We have seen that it was possible to use the sum of two squares to factor numbers (see Can the sum of two squares be used to factor large numbers? )
The main drawback is the fact that the method cannot factor numbers of the form $N=(4k_1-1)*(4k_2-1)$. Since every integer can be expressed as a sum of 4 squares, the method should be able to handle all numbers.

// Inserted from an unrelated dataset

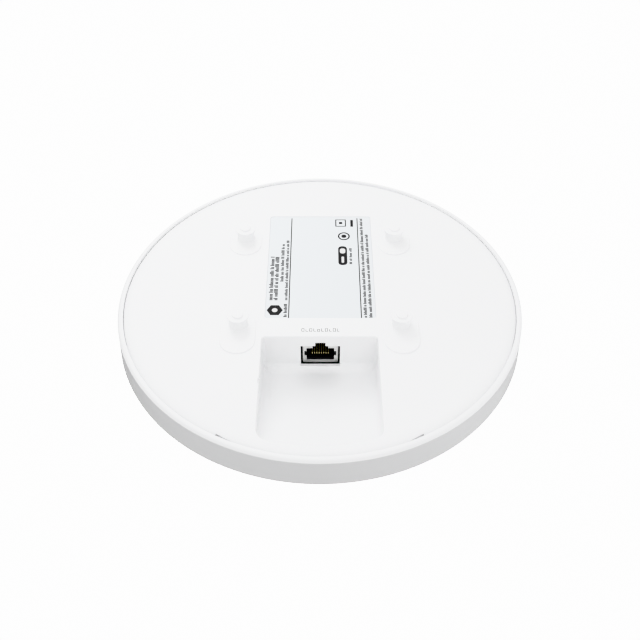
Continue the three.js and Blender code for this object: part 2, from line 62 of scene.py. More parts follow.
RIM = {"radius": 90, "z": 26.74, "seam": 87.46, "crown": 89.15}
FLARE = {"radius": 90.75, "z": 13.84, "round": 0.35}
DOME = {"flat": 51, "wall": 2.4}
LEDGE = {"radius": 85, "top": 25.4, "bottom": 22.7}
COVER = {
    "radius": 87.33,
    "edge_drop": 1.6,  # the back curves down towards the seam
    "edge_run": 5,
    "skirt_outer": 84.4,
    "skirt_inner": 82.6,
    "skirt_z": 20,
}
HOOK = {
    "angles": (18, 90, 162, 234, 306),
    "width": 12,
    "root": 83.6,
    "reach": 86.2,
    "top": 22.4,
    "tip": 21.7,
}

BAY = {
    "half_width": 25,
    "back_y": -24.65,
    "end_radius": 82.3,
    "floor_z": 7.5,
    "ramp_start_y": -38,
    "ramp_end_z": 24.5,
    "blend": 8,
    "back_corner": 1.5,
    "end_corner": 6,
    "fillet": 4.2,  # between the floor and the walls
    "rim_round": 0.5,
    "wall": 1.4,
}
HOLE = {"x": 0.25, "half": 8.55, "bottom": 9.84, "top": 21.65, "notch_half": 2.15, "notch_top": 23.81}
HOLE_EDGE = {"thickness": 0.5, "relief": 1.2, "ease": 0.25}  # thinned from behind, round the hole
PRY = {"places": ((242, 249), (298, 291)), "depth": 1.2, "height": 2.6, "thin": 0.05}
EDGE_NOTCH = {"from_y": -51, "to_y": -48, "width": 0.4, "depth": 1.5}

STUD = {
    "x": 35.3,
    "front_y": -18,
    "rear_y": 40,
    "stem": 4,
    "head": 4.7,
    "boss": 2.4,
    "boss_height": 0.7,
    "top": 35,
}
PAD = {"radius": 7.7, "height": 0.5, "round": 0.4, "front_y": -27.1, "rear_y": 35.7}
LABEL = {
    "x": 0.3,
    "y": 21.8,
    "width": 49,
    "length": 70.5,
    "corner": 1.2,
    "recess": 0.5,  # depth of the pocket that it sits in
    "film": 0.2,
    "lift": 0.1,
}
POST = {
    "places": ((58, 32), (-58, 32), (50, -42), (-50, -42)),
    "radius": 3.2,
    "bore": 1.5,
    "z": 9.34,
    "bore_top": 20.04,
}
LIGHT = {"y": 36, "radius": 1.5, "bottom": 0.15}

JACK = {
    "x": 0.25,
    "front": -22.95,
    "half": 7.9,
    "bottom": 9.34,
    "top": 22.74,
    "depth": 16.5,
    "sheet": 0.4,
}
PLUG = {
    "half": 6.05,
    "bottom": 11.3,
    "top": 18.66,
    "wide": 3.4,  # lower step for the latch
    "wide_top": 20.9,
    "narrow": 2.15,  # upper step
    "narrow_top": 22,
}
SIDE_NOTCH = {"half": 7, "bottom": 14.05, "top": 16.8}
CONTACT = {
    "count": 8,
    "pitch": 1.02,
    "width": 0.45,
    "thickness": 0.28,
    "pivot": (-19.4, 11.95),  # y and z of the front bend's centre
    "bend": 0.45,
    "slope": 20,  # degrees above the socket's floor
    "arm": 9.2,
    "tail": 2.4,
}


# ---------------------------------------------------------------- shapes


def arc(x, y, radius, start, end, steps):
    """Points on an arc, both ends included. Angles in degrees."""
    angles = [math.radians(start + (end - start) * i / steps) for i in range(steps + 1)]
    return [(x + radius * math.cos(a), y + radius * math.sin(a)) for a in angles]


def curve(start, middle, end, steps):
    """Points on a quadratic curve that leaves start towards middle and arrives at end from it."""
    points = []
    for i in range(steps + 1):
        t = i / steps
        ends = zip(start, middle, end)
        points.append(tuple((1 - t) ** 2 * a + 2 * t * (1 - t) * b + t * t * c for a, b, c in ends))
    return points


def rounded_rectangle(x, y, width, length, corner, steps=6):
    left, right = x - width / 2, x + width / 2
    front, rear = y - length / 2, y + length / 2
    return (
        arc(right - corner, front + corner, corner, -90, 0, steps)
        + arc(right - corner, rear - corner, corner, 0, 90, steps)
        + arc(left + corner, rear - corner, corner, 90, 180, steps)
        + arc(left + corner, front + corner, corner, 180, 270, steps)
    )


def level(outline, z):
    """An outline in plan as a ring at height z."""
    return [(x, y, z) for x, y in outline]


def upright(outline, y):
    """An outline seen from the front, in x and z, as a ring at that y."""
    return [(x, y, z) for x, z in outline]


def shape(verts, faces):
    """A solid, in millimetres, whose faces point out."""
    mesh = bpy.data.meshes.new("shape")
    mesh.from_pydata(verts, [], faces)
    work = bmesh.new()
    work.from_mesh(mesh)
    bmesh.ops.remove_doubles(work, verts=work.verts, dist=1e-4)
    bmesh.ops.recalc_face_normals(work, faces=work.faces)
    work.to_mesh(mesh)
    work.free()
    obj = bpy.data.objects.new("shape", mesh)
    scene.collection.objects.link(obj)
    return obj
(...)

We start with the following example: $N=7*13=91$. We calculate its sum of 4 squares representation (4sq rep) $N=a^2+b^2+c^2+d^2$ and we get:
$$N=91=(5,5,5,4),(5,7,4,1),(5,8,1,1),(8,3,3,3),(9,3,1,0)$$
The idea is to look for the lower factor as one possible square or a combination of squares $c=(a^2+b^2+...)$ or a mixed combination $c=(a^2+b+...)$ or just $c=(a+b+...)$ that, when added together, will provide a number which shares a factor with the number $N$ we want to factor. We then take the $gcd(N,c)$ to see if we have a factor.
The second 4sq rep provides the square of the factor $7^2$ but also $5^2+4^2+1^2=42=7*6$. The third representation provides an example of factor by adding $a+b=5+8=13$. The forth representation provides an example of a mixed mode $8^2+3+3=70=7*10$. The last one provides an example of $(a+b+c)=9+3+1=13$, the larger factor.
Some of the problems are:
1-for small numbers with not many 4sq rep's, it doesn't take a lot of time to calculate them and check the different combinations to find a factor.

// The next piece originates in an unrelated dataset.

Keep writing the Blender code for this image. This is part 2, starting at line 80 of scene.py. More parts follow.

2-for large numbers, it takes a long time to calculate all these 4 sq rep's.
3-Checking all the combinations also can take a lot of time.
4-good representations are not always among the first to be calculated and tested. There is no known method to change the order in which useful representations appear.
One way to speed up the process is to calculate one representation at a time, test it and if no factors are found, calculate another one and test it.
Another way is to calculate just one representation and, if no factor is found, calculate the 4sq rep of the squares of the first representation. The number of combinations to check can rise quickly when we go from $4$ squares to $16$ squares. For small numbers, it's probably better to calculate the next 4sq rep than to expand the squares of the first 4sq rep.
A faster way to find a factor for small numbers is to expand the squares into sums of triangular numbers and try to find a combination that can lead to a factor. I have not tested the decomposition of squares in triangular numbers with large numbers.
There are probably other ways to speed up the process but I can't seem to find them.
The question is: Can this method be made efficient?
The other, more fundamental question, is which sum of squares is better suited to factoring large numbers, $4$, $6$, $8$...?